═════ DATA EXCERPT ═════

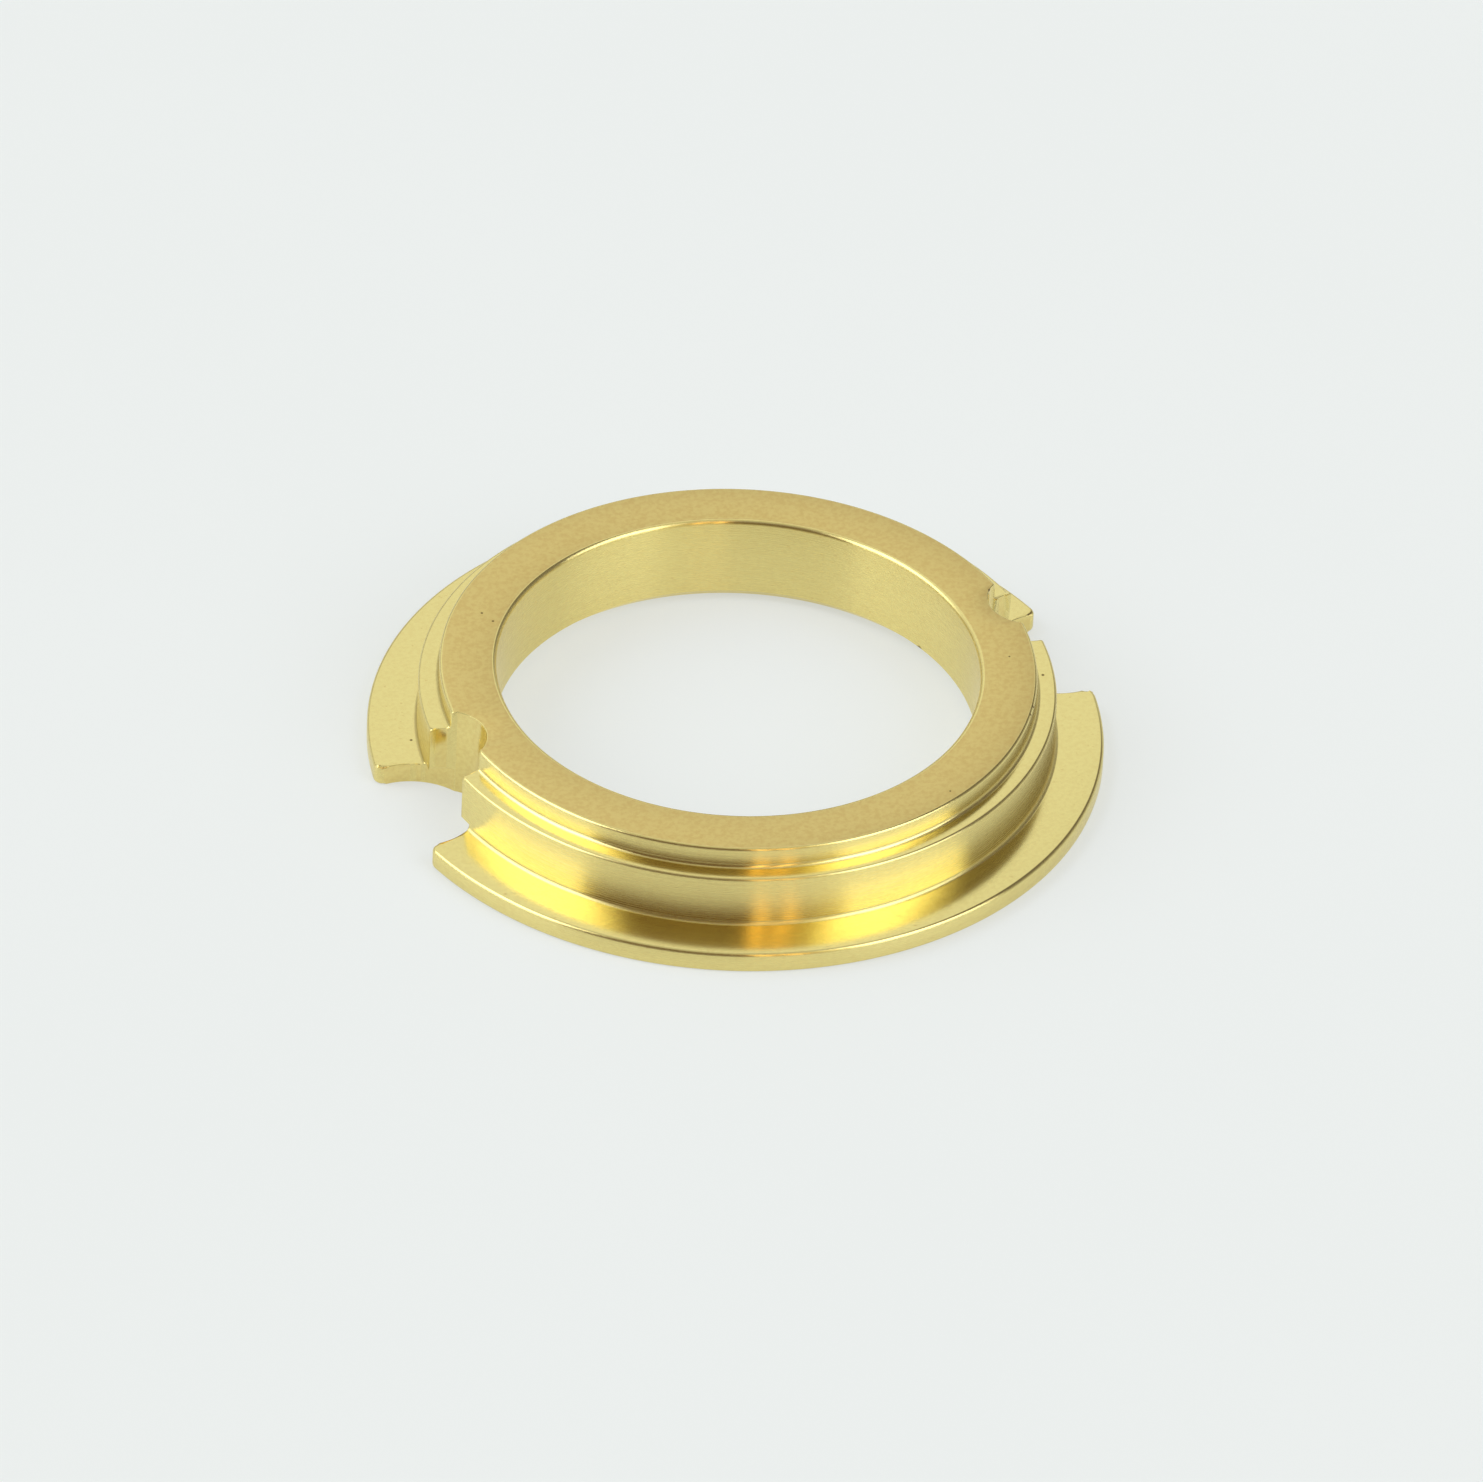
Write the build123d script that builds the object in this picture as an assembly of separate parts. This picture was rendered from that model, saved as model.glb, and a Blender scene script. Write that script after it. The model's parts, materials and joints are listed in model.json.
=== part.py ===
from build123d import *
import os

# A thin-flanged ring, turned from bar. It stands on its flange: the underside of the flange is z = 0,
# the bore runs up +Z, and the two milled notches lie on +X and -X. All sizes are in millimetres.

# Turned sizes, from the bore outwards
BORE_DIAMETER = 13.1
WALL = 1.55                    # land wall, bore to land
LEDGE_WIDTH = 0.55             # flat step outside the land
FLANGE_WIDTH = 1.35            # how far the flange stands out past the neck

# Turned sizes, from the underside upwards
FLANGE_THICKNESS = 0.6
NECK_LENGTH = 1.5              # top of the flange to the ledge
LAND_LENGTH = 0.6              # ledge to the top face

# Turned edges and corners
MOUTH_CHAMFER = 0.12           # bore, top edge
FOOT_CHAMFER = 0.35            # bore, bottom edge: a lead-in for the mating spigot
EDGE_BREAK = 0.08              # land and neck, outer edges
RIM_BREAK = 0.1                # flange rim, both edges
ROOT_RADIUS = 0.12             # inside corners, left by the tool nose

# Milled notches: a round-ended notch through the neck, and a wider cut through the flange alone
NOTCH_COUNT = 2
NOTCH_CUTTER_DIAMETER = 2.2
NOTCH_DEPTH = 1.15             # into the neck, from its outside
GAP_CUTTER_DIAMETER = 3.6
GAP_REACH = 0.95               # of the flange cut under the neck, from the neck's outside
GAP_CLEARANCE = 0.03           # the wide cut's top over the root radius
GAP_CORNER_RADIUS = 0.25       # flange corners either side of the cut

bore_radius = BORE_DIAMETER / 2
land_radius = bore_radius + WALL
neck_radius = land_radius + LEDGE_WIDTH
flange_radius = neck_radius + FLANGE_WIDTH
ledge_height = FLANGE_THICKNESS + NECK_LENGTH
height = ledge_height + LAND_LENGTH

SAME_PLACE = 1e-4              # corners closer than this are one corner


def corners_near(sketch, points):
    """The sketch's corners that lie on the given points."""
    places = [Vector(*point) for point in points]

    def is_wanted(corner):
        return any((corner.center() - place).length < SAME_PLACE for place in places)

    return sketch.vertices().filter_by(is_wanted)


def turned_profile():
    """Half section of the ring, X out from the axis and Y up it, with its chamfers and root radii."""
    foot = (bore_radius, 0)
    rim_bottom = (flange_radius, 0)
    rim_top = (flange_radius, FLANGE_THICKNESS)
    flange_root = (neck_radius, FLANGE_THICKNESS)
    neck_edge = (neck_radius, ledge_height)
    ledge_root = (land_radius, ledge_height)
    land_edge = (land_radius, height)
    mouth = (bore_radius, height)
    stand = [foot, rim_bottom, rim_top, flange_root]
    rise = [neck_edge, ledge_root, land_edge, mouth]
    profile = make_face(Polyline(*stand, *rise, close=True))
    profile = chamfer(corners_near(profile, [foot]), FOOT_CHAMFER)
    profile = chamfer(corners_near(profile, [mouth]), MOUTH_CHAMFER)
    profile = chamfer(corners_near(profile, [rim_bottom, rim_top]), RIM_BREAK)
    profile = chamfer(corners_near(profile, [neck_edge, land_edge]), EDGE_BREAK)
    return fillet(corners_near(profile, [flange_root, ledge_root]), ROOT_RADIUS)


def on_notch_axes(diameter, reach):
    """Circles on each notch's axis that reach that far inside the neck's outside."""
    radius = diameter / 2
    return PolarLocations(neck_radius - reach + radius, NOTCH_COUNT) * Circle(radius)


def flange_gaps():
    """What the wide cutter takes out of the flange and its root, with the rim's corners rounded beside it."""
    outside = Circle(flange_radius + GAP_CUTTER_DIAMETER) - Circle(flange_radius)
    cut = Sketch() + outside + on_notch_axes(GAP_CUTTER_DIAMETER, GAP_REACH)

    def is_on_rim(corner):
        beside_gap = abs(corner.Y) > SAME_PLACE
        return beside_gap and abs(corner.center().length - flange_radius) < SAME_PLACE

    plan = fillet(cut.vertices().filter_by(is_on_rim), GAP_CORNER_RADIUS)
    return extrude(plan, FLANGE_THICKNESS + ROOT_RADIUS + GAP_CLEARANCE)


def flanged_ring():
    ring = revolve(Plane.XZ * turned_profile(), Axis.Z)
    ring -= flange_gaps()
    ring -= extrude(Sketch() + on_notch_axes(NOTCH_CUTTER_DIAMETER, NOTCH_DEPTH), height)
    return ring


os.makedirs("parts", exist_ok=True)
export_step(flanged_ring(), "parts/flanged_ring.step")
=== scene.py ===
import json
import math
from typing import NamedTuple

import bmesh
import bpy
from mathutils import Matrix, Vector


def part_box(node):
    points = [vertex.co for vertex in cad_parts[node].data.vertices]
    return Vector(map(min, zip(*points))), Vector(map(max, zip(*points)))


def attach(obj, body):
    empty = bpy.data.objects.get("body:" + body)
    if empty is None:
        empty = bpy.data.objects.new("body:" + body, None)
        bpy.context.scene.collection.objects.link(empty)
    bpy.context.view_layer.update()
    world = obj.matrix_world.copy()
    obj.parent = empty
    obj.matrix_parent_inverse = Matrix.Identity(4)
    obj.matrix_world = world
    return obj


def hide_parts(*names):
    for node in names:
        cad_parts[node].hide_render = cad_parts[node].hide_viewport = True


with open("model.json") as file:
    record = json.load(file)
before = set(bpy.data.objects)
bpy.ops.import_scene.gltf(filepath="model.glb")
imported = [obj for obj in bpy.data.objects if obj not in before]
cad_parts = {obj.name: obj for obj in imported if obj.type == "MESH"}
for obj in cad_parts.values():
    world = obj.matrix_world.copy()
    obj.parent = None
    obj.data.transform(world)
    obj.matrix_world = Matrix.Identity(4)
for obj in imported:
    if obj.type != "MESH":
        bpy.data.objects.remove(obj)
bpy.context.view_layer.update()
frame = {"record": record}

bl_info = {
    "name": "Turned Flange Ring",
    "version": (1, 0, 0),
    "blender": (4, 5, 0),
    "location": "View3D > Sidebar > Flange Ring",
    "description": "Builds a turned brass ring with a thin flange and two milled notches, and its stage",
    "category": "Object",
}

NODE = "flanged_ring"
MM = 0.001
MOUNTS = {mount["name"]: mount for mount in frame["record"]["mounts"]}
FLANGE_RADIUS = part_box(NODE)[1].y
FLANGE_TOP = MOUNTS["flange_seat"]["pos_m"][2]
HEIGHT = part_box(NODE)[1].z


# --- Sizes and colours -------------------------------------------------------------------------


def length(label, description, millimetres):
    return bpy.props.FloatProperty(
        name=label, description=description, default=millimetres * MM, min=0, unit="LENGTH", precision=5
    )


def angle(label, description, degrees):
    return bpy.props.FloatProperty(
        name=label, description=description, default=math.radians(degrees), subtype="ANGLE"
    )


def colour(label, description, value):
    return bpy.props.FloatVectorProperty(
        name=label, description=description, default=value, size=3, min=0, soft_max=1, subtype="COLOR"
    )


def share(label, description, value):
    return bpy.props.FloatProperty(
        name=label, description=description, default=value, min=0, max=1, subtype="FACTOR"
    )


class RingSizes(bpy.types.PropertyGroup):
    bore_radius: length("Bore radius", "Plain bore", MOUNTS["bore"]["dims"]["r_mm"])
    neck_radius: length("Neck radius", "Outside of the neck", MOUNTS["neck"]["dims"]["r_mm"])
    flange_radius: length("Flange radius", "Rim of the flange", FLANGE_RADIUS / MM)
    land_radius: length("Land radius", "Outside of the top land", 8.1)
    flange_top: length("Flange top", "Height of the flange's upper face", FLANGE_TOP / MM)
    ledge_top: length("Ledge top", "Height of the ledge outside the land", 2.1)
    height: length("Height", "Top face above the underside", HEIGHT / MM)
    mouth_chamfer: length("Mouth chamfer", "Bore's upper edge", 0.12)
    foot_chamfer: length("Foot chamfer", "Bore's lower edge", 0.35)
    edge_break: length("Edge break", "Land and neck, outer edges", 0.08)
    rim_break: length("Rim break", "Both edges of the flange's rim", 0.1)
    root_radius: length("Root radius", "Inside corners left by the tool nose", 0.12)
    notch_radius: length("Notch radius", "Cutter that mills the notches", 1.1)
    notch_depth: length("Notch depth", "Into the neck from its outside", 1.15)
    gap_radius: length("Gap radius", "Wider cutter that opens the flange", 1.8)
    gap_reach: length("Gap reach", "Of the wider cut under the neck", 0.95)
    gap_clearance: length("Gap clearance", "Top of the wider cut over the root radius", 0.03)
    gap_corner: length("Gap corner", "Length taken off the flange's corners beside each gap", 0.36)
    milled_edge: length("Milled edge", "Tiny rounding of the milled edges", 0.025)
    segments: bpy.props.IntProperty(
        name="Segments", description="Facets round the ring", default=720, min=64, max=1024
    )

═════

WRITTEN TASK:
Extract exactly the run of lines beginning at the line with "return ring" and ending at the line with "if empty is", including both ends and nothing beyond them.

PROBLEM SOLUTION:
    return ring


os.makedirs("parts", exist_ok=True)
export_step(flanged_ring(), "parts/flanged_ring.step")
=== scene.py ===
import json
import math
from typing import NamedTuple

import bmesh
import bpy
from mathutils import Matrix, Vector


def part_box(node):
    points = [vertex.co for vertex in cad_parts[node].data.vertices]
    return Vector(map(min, zip(*points))), Vector(map(max, zip(*points)))


def attach(obj, body):
    empty = bpy.data.objects.get("body:" + body)
    if empty is None:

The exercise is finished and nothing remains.